Ah no, it is exactly how it works.
Most people can perceive the natal sex of most other people most of the time. I'm sorry, but that is just how it is. I'm not one of these posters who thinks "you can always tell", but I do think enough people can tell enough of the time that for most people their sex is a significant factor in how they are treated all the time, and for everyone sex has been a significant factor at some times.
You are right about gender being "the psychological processes / social cues by which we recognise and assign identities to ourselves and others", but you have a simplistic view of this whereby the individual's self image is somehow able to control of the perceptions of others, and also is not in turn infleunced by others.

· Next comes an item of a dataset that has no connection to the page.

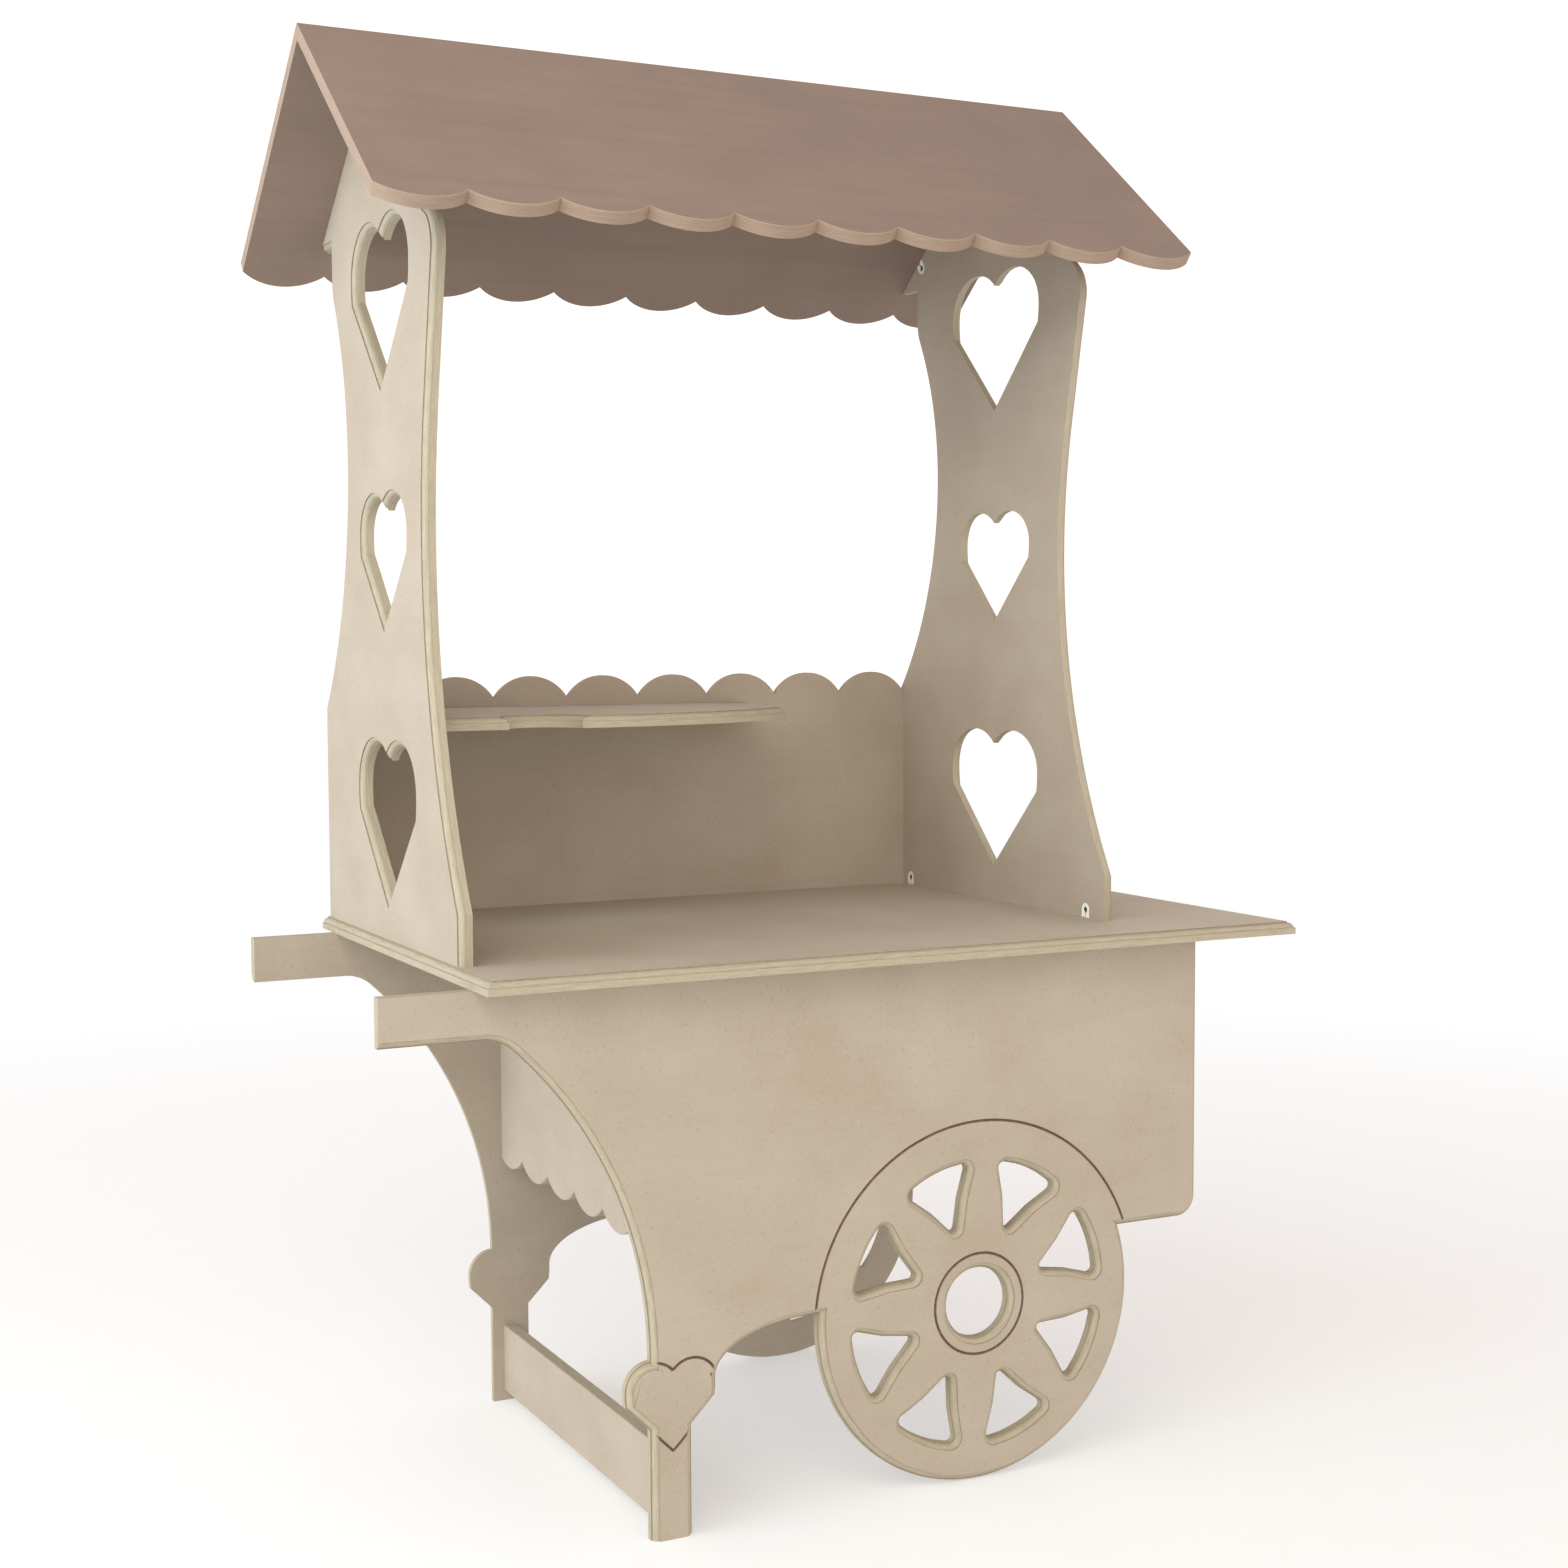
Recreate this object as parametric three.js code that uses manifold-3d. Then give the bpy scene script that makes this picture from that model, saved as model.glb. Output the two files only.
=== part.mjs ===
import * as THREE from 'three';
import { mergeVertices } from 'three/addons/utils/BufferGeometryUtils.js';
import Module from 'manifold-3d';

// A buffet cart of routed boards, held together by cam fittings. Lengths are in millimetres.
// X runs from the handles to the overhanging end of the table, Y from front to back, Z up.
// Sizes along X start at the leg's outer edge, and along Y at the middle of the frame.

const wasm = await Module();
wasm.setup();

// Boards and the quarter-round moulding that runs round their outer faces
const boardThickness = 18;
const mouldWidth = 9;
const mouldDepth = 9;
const mouldSteps = 2;
const grooveWidth = 4;
const grooveDepth = 3;
const fitGap = 0.3;
const overrun = 3;
const chordError = 0.5;

// Side panels: handle, arch, leg, wheel and body cut from one board
const frameWidth = 638;
const panelHeight = 742;
const bodyLength = 867;
const bodyBottom = 331;
const bodyCornerRadius = 29;
const handleReach = 357;
const handleDepth = 64;
const handleFillet = 60;
const archRadius = 572;
const archFoot = 243;
const legWidth = 58;
const smallArchFoot = 205;
const smallArchRise = 63;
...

In fact, it's a complex, ongoing and crucially self-affecting process that starts as soon as we are born and never stops. By the time a trans women considers that he may be a "woman", his personality has already been subject to many many interactions with people who know him to be male and therefore are shaped by the expectations of male gender constructs. Already, his experience of life and the understanding of self that has formed has taken a different path to that of a person born female. And of course he knows his own sex, and understands and is influenced by the messages his culture gives him about what it is to be that sex even if later in life he will consciously chose to reject that construct and adopt what he believes is a female social construct instead. So even if in later life he passes perfectly as a woman and therefore is subject to exactly the same external treatment, it is still a different experience and challenge, and leads to different needs and outcomes, as when the same things happen to someone born female whose personality was formed under the knowledge of being female-bodied.
None of this is to say that people need to accept, embrace and live within the gender constructs society imposes on their sex of course, but saying that sex is not relevent to our social experiences and challenges and therefore no sex-based provisions are justified is just wrong, and it disadvantages female people in particular when genderists push this line.